**What the task asks**
Provide the data again in its entirety, exactly as given.

== Raw data ==

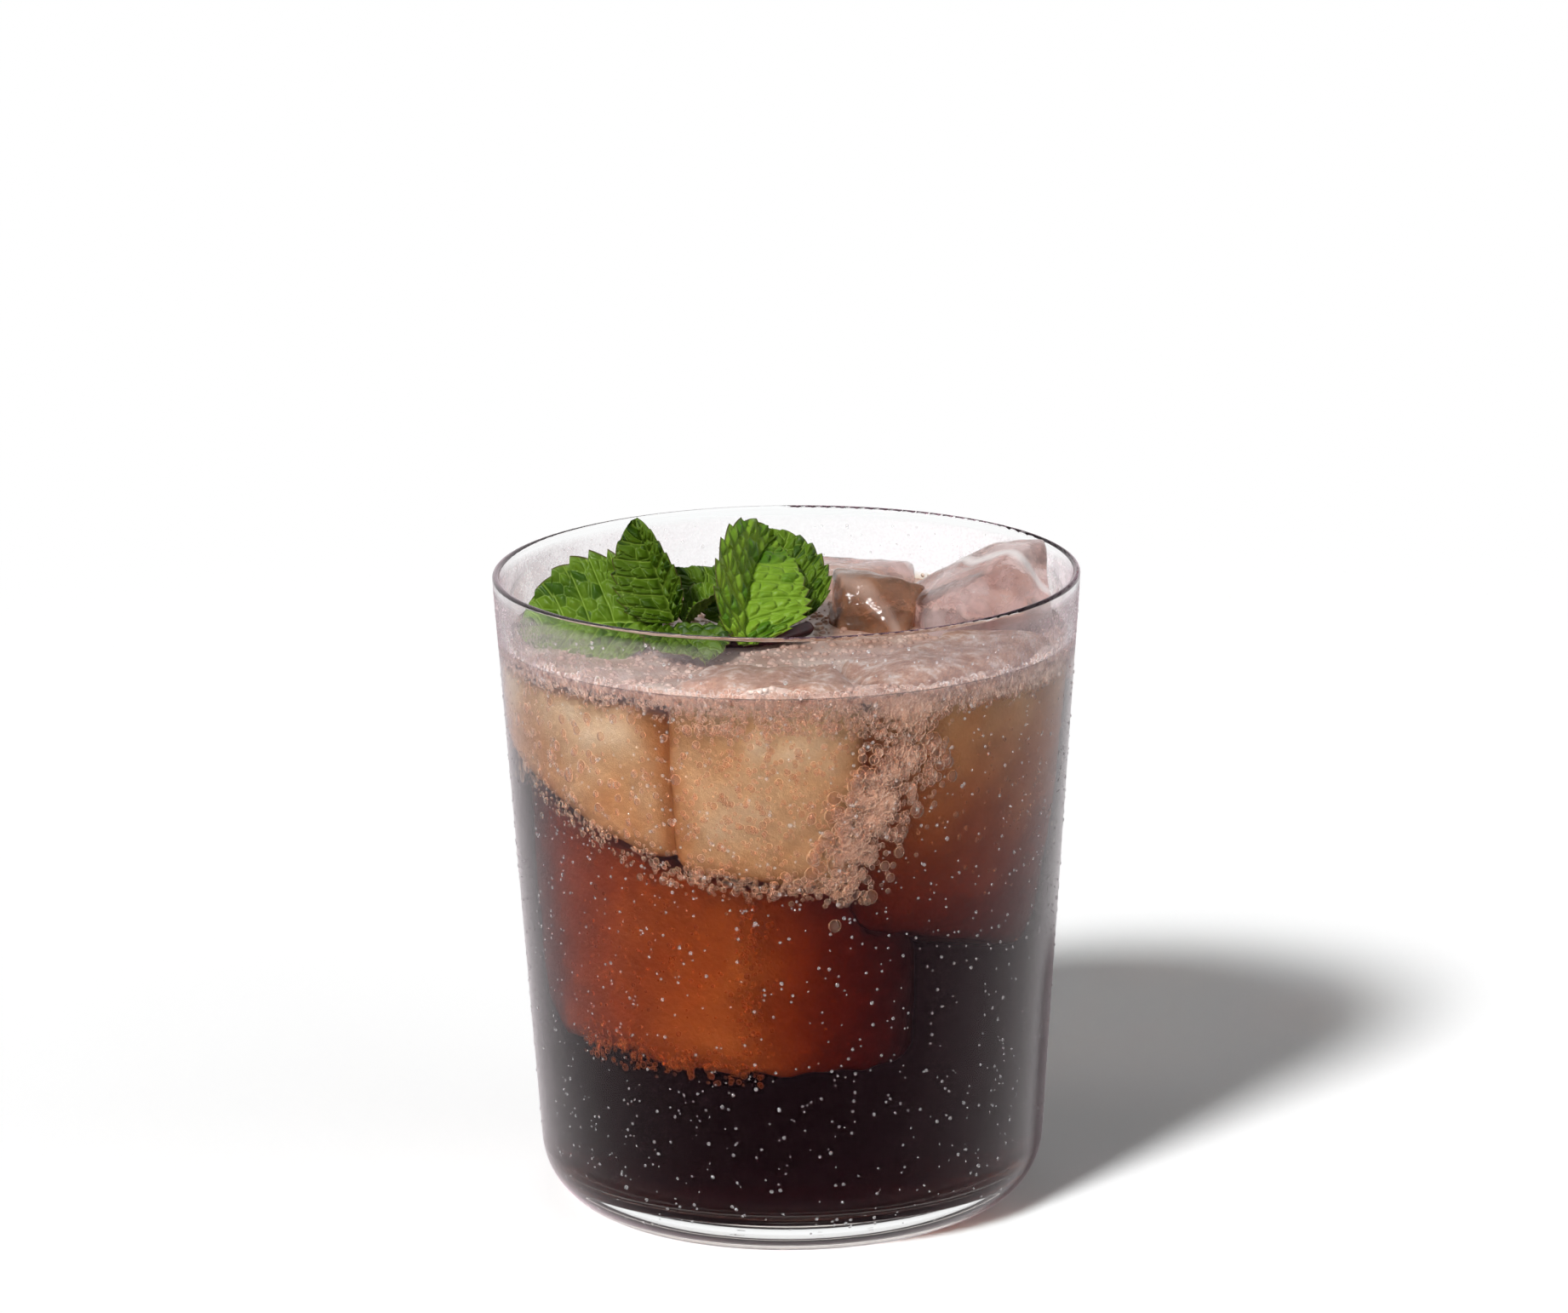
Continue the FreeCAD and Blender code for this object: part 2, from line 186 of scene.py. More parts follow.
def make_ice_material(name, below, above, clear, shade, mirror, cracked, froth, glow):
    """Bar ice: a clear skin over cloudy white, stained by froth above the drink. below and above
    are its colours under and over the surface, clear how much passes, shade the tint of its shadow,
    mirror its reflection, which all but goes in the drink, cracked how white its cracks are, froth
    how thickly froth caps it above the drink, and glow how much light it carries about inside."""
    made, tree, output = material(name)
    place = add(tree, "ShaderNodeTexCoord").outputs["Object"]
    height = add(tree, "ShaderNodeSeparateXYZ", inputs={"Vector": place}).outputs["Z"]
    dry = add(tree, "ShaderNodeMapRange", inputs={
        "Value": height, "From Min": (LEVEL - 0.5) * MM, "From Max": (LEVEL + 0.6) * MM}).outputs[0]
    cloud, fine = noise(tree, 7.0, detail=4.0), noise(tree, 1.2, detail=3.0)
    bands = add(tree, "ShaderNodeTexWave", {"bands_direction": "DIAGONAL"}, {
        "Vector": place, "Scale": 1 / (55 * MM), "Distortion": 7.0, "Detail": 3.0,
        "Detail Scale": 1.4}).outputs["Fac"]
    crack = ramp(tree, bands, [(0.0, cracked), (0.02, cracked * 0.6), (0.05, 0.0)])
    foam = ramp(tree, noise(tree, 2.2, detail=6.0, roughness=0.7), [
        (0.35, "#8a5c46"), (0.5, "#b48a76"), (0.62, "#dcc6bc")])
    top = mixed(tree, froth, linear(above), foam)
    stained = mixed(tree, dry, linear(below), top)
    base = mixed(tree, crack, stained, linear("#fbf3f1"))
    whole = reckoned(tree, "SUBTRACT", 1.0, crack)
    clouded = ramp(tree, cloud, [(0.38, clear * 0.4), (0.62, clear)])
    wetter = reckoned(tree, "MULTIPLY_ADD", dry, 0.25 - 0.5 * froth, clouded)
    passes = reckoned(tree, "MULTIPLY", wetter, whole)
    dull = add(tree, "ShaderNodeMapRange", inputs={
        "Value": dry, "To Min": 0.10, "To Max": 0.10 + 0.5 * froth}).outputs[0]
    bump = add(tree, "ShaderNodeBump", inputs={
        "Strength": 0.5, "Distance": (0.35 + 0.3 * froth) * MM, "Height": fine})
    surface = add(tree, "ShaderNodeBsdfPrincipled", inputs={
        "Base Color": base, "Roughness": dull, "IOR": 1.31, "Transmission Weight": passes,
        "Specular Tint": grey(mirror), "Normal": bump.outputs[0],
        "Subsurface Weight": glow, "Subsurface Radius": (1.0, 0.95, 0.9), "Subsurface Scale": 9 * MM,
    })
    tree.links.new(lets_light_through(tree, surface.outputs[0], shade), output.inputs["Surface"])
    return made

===

**Correct response**
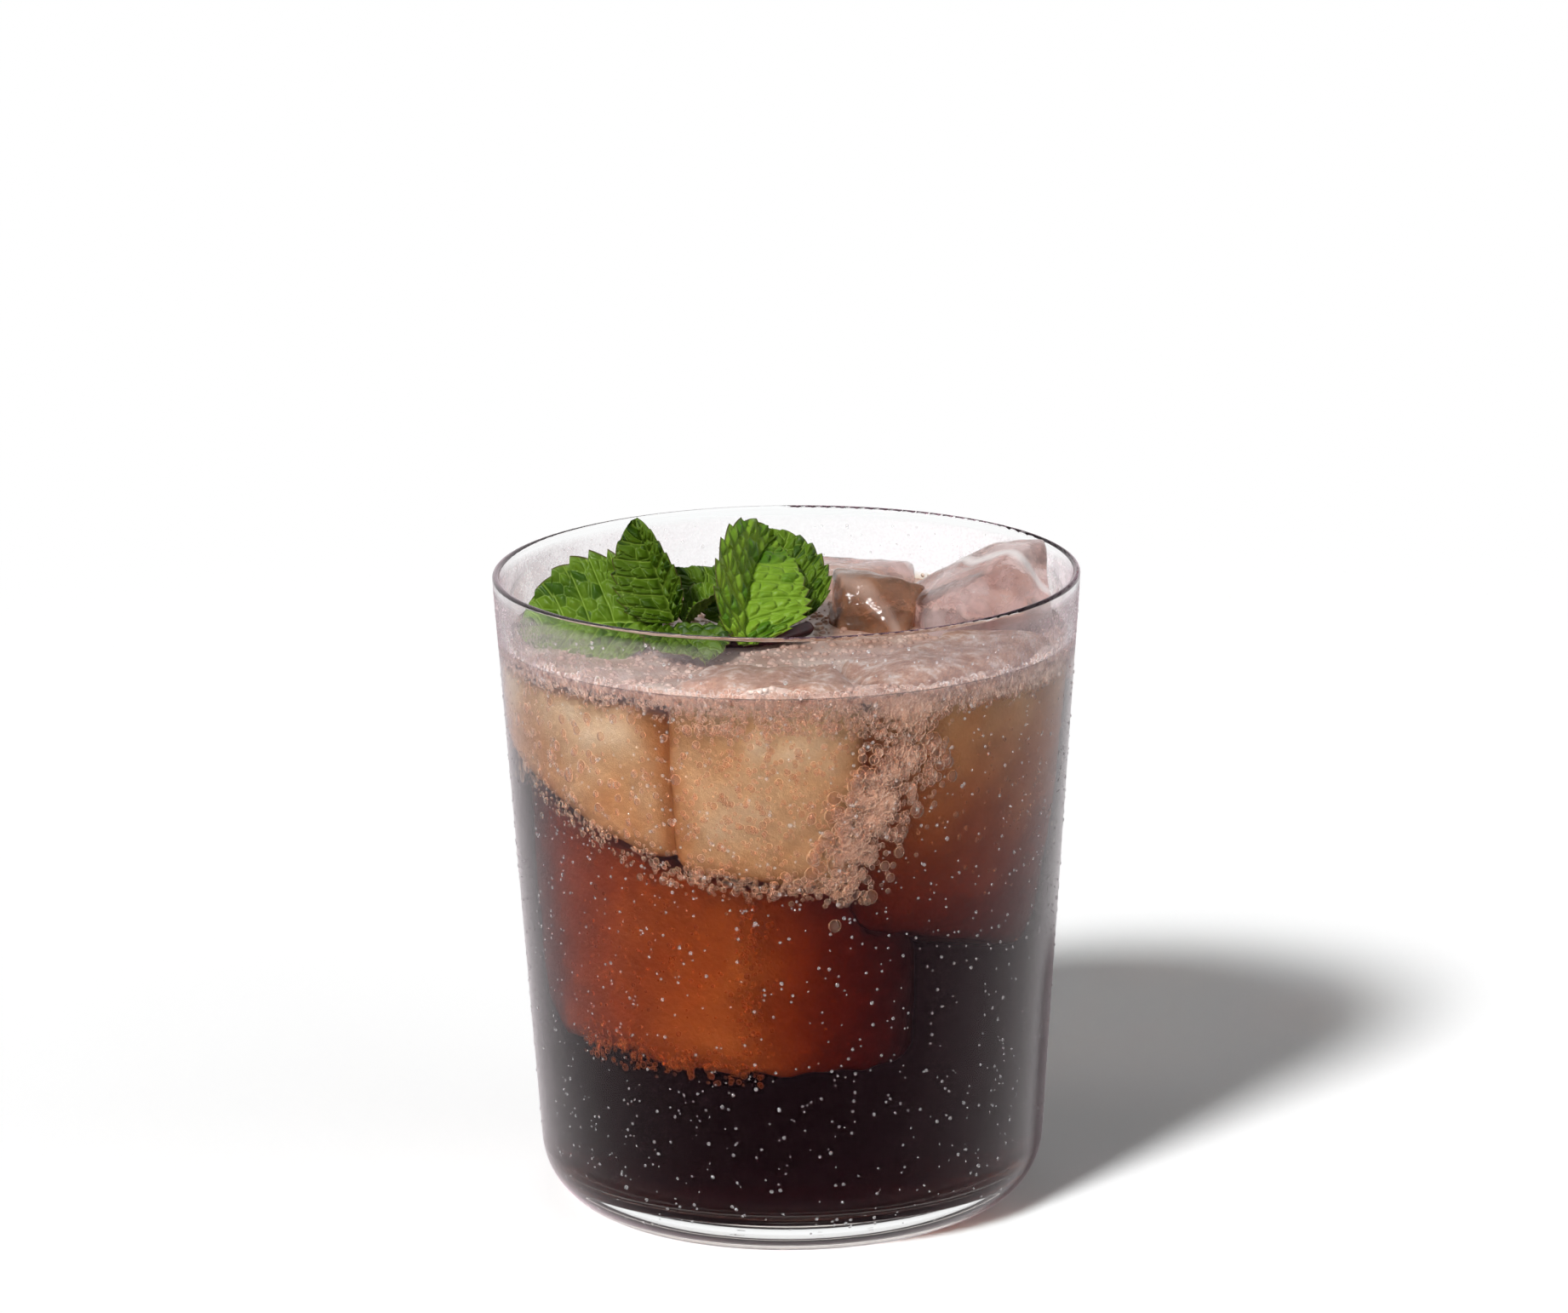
Continue the FreeCAD and Blender code for this object: part 2, from line 186 of scene.py. More parts follow.
def make_ice_material(name, below, above, clear, shade, mirror, cracked, froth, glow):
    """Bar ice: a clear skin over cloudy white, stained by froth above the drink. below and above
    are its colours under and over the surface, clear how much passes, shade the tint of its shadow,
    mirror its reflection, which all but goes in the drink, cracked how white its cracks are, froth
    how thickly froth caps it above the drink, and glow how much light it carries about inside."""
    made, tree, output = material(name)
    place = add(tree, "ShaderNodeTexCoord").outputs["Object"]
    height = add(tree, "ShaderNodeSeparateXYZ", inputs={"Vector": place}).outputs["Z"]
    dry = add(tree, "ShaderNodeMapRange", inputs={
        "Value": height, "From Min": (LEVEL - 0.5) * MM, "From Max": (LEVEL + 0.6) * MM}).outputs[0]
    cloud, fine = noise(tree, 7.0, detail=4.0), noise(tree, 1.2, detail=3.0)
    bands = add(tree, "ShaderNodeTexWave", {"bands_direction": "DIAGONAL"}, {
        "Vector": place, "Scale": 1 / (55 * MM), "Distortion": 7.0, "Detail": 3.0,
        "Detail Scale": 1.4}).outputs["Fac"]
    crack = ramp(tree, bands, [(0.0, cracked), (0.02, cracked * 0.6), (0.05, 0.0)])
    foam = ramp(tree, noise(tree, 2.2, detail=6.0, roughness=0.7), [
        (0.35, "#8a5c46"), (0.5, "#b48a76"), (0.62, "#dcc6bc")])
    top = mixed(tree, froth, linear(above), foam)
    stained = mixed(tree, dry, linear(below), top)
    base = mixed(tree, crack, stained, linear("#fbf3f1"))
    whole = reckoned(tree, "SUBTRACT", 1.0, crack)
    clouded = ramp(tree, cloud, [(0.38, clear * 0.4), (0.62, clear)])
    wetter = reckoned(tree, "MULTIPLY_ADD", dry, 0.25 - 0.5 * froth, clouded)
    passes = reckoned(tree, "MULTIPLY", wetter, whole)
    dull = add(tree, "ShaderNodeMapRange", inputs={
        "Value": dry, "To Min": 0.10, "To Max": 0.10 + 0.5 * froth}).outputs[0]
    bump = add(tree, "ShaderNodeBump", inputs={
        "Strength": 0.5, "Distance": (0.35 + 0.3 * froth) * MM, "Height": fine})
    surface = add(tree, "ShaderNodeBsdfPrincipled", inputs={
        "Base Color": base, "Roughness": dull, "IOR": 1.31, "Transmission Weight": passes,
        "Specular Tint": grey(mirror), "Normal": bump.outputs[0],
        "Subsurface Weight": glow, "Subsurface Radius": (1.0, 0.95, 0.9), "Subsurface Scale": 9 * MM,
    })
    tree.links.new(lets_light_through(tree, surface.outputs[0], shade), output.inputs["Surface"])
    return made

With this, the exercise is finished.